[Entries with model source code]
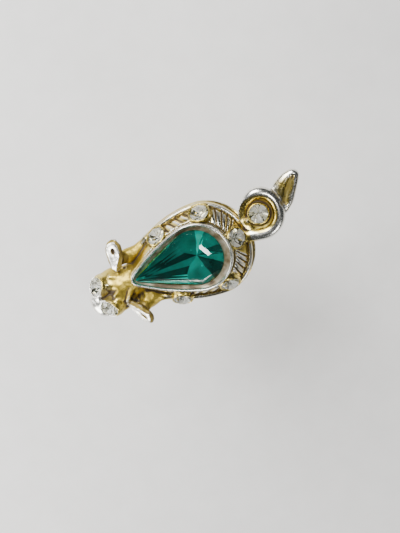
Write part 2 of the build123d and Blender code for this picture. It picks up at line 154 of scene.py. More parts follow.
# each round stone: middle of its girdle, and the way it faces
ROUND_STONES = {
    "right_front": ((-2.5, 3.62, 1.95), outward(105, 50)),
    "left_front": ((-2.5, -4.08, 1.95), outward(-105, 50)),
    "right_rear": ((2.9, 4.35, 2.0), outward(82, 50)),
    "left_rear": ((3.1, -4.25, 2.0), outward(-82, 50)),
    "rear": ((5.75, 0.35, 2.15), outward(3, 40)),
    "tail": (TAIL_STONE, outward(10, 8)),
    "right_eye": ((-10.93, 0.6, 2.1), outward(141, 43)),
    "left_eye": ((-10.35, -2.13, 2.5), outward(-150, 36)),
}

# each ear: foot, tip, the way its front faces, half length and width of its slot
EARS = [
    ((-8.25, 1.3, 1.9), (-6.85, 4.8, 2.65), outward(172, 24), (0.40, 0.25)),
    ((-8.25, -1.95, 2.3), (-6.15, -4.75, 3.3), outward(214, 42), (0.60, 0.17)),
]
EAR_HALF_WIDTH = 1.04
EAR_THICKNESS = 0.52
EAR_FACE = 0.38
EAR_DISH = 0.14

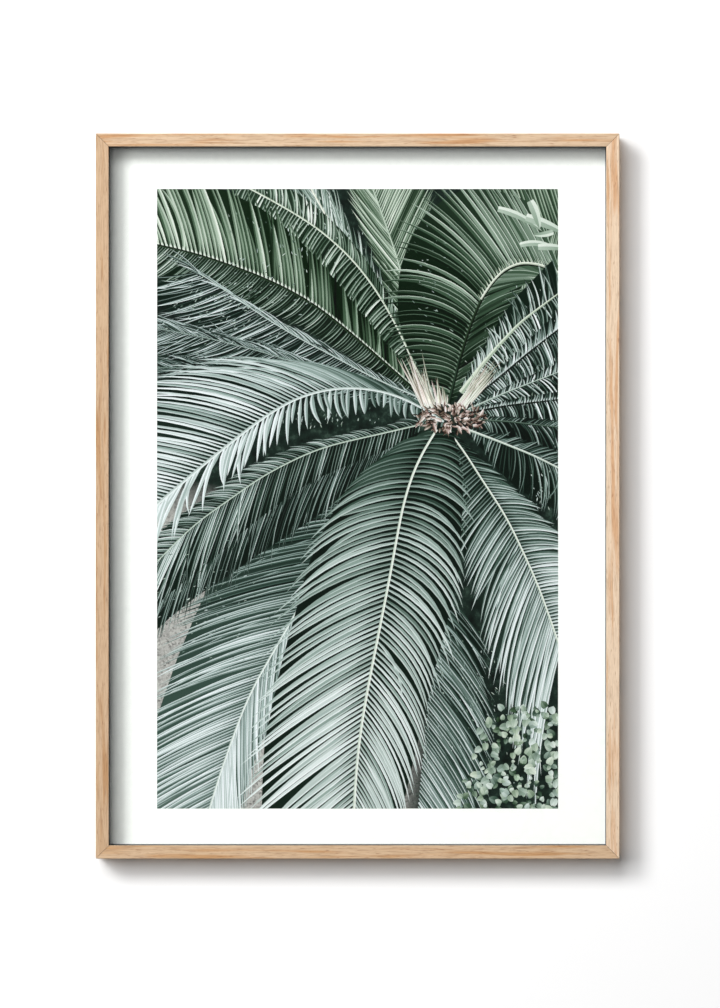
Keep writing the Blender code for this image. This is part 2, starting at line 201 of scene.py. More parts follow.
low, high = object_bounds()
centre = (low + high) / 2
METRE = 1000  # mm
PICTURE_WIDE, PICTURE_TALL = 400, 618  # mm
PICTURE_DROP = 0.0027  # the border is a little narrower at the foot than at the head
# The ink lies on the print's face, a hair in front of it
HAIR = 0.00003
INK_FRONT = min(vertex.co.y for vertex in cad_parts["print_sheet"].data.vertices) - HAIR
picture_left = centre.x - PICTURE_WIDE / METRE / 2
picture_foot = centre.z - PICTURE_DROP - PICTURE_TALL / METRE / 2

# The film of ink thins out over its last half millimetre
RIM, RIM_FALL = 0.0005, 0.00002
bpy.ops.mesh.primitive_plane_add(
    size=1, location=(centre.x, INK_FRONT + RIM_FALL, centre.z - PICTURE_DROP),
    rotation=(math.radians(90), 0, 0))
ground = bpy.context.object
ground.name = "picture_ground"
ground.scale = (PICTURE_WIDE / METRE, PICTURE_TALL / METRE, 1)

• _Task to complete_
Go through the records above and set each one down exactly, please.

• _Solution to this problem_
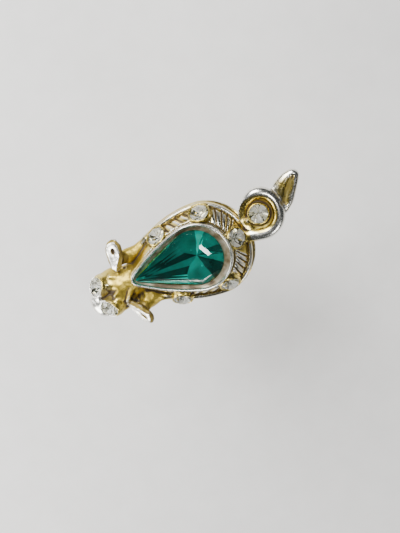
Write part 2 of the build123d and Blender code for this picture. It picks up at line 154 of scene.py. More parts follow.
# each round stone: middle of its girdle, and the way it faces
ROUND_STONES = {
    "right_front": ((-2.5, 3.62, 1.95), outward(105, 50)),
    "left_front": ((-2.5, -4.08, 1.95), outward(-105, 50)),
    "right_rear": ((2.9, 4.35, 2.0), outward(82, 50)),
    "left_rear": ((3.1, -4.25, 2.0), outward(-82, 50)),
    "rear": ((5.75, 0.35, 2.15), outward(3, 40)),
    "tail": (TAIL_STONE, outward(10, 8)),
    "right_eye": ((-10.93, 0.6, 2.1), outward(141, 43)),
    "left_eye": ((-10.35, -2.13, 2.5), outward(-150, 36)),
}

# each ear: foot, tip, the way its front faces, half length and width of its slot
EARS = [
    ((-8.25, 1.3, 1.9), (-6.85, 4.8, 2.65), outward(172, 24), (0.40, 0.25)),
    ((-8.25, -1.95, 2.3), (-6.15, -4.75, 3.3), outward(214, 42), (0.60, 0.17)),
]
EAR_HALF_WIDTH = 1.04
EAR_THICKNESS = 0.52
EAR_FACE = 0.38
EAR_DISH = 0.14

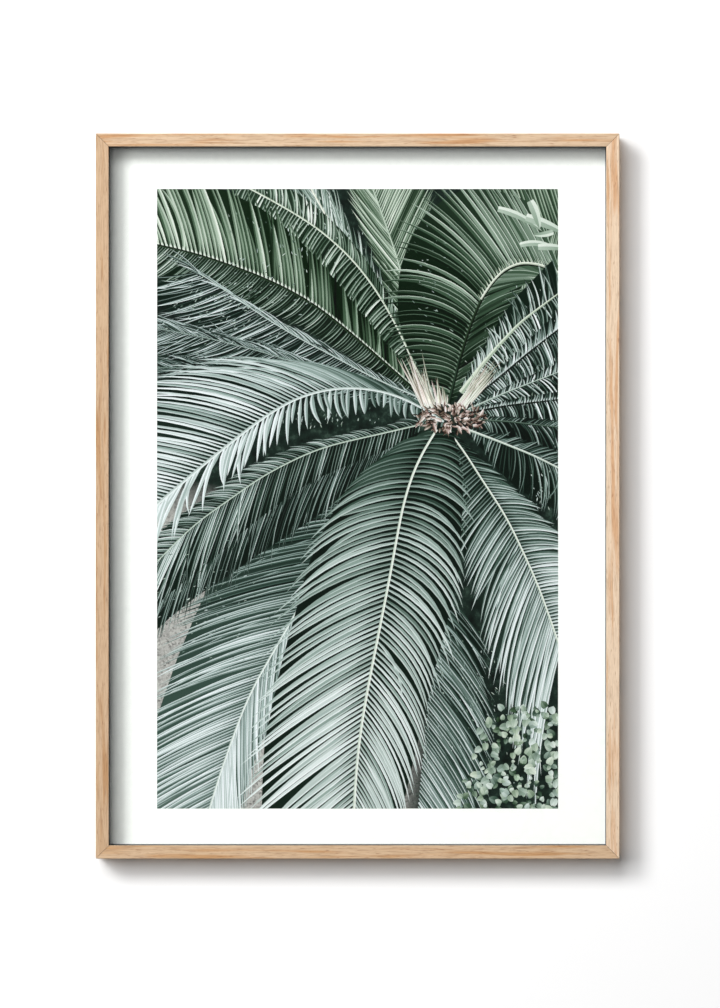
Keep writing the Blender code for this image. This is part 2, starting at line 201 of scene.py. More parts follow.
low, high = object_bounds()
centre = (low + high) / 2
METRE = 1000  # mm
PICTURE_WIDE, PICTURE_TALL = 400, 618  # mm
PICTURE_DROP = 0.0027  # the border is a little narrower at the foot than at the head
# The ink lies on the print's face, a hair in front of it
HAIR = 0.00003
INK_FRONT = min(vertex.co.y for vertex in cad_parts["print_sheet"].data.vertices) - HAIR
picture_left = centre.x - PICTURE_WIDE / METRE / 2
picture_foot = centre.z - PICTURE_DROP - PICTURE_TALL / METRE / 2

# The film of ink thins out over its last half millimetre
RIM, RIM_FALL = 0.0005, 0.00002
bpy.ops.mesh.primitive_plane_add(
    size=1, location=(centre.x, INK_FRONT + RIM_FALL, centre.z - PICTURE_DROP),
    rotation=(math.radians(90), 0, 0))
ground = bpy.context.object
ground.name = "picture_ground"
ground.scale = (PICTURE_WIDE / METRE, PICTURE_TALL / METRE, 1)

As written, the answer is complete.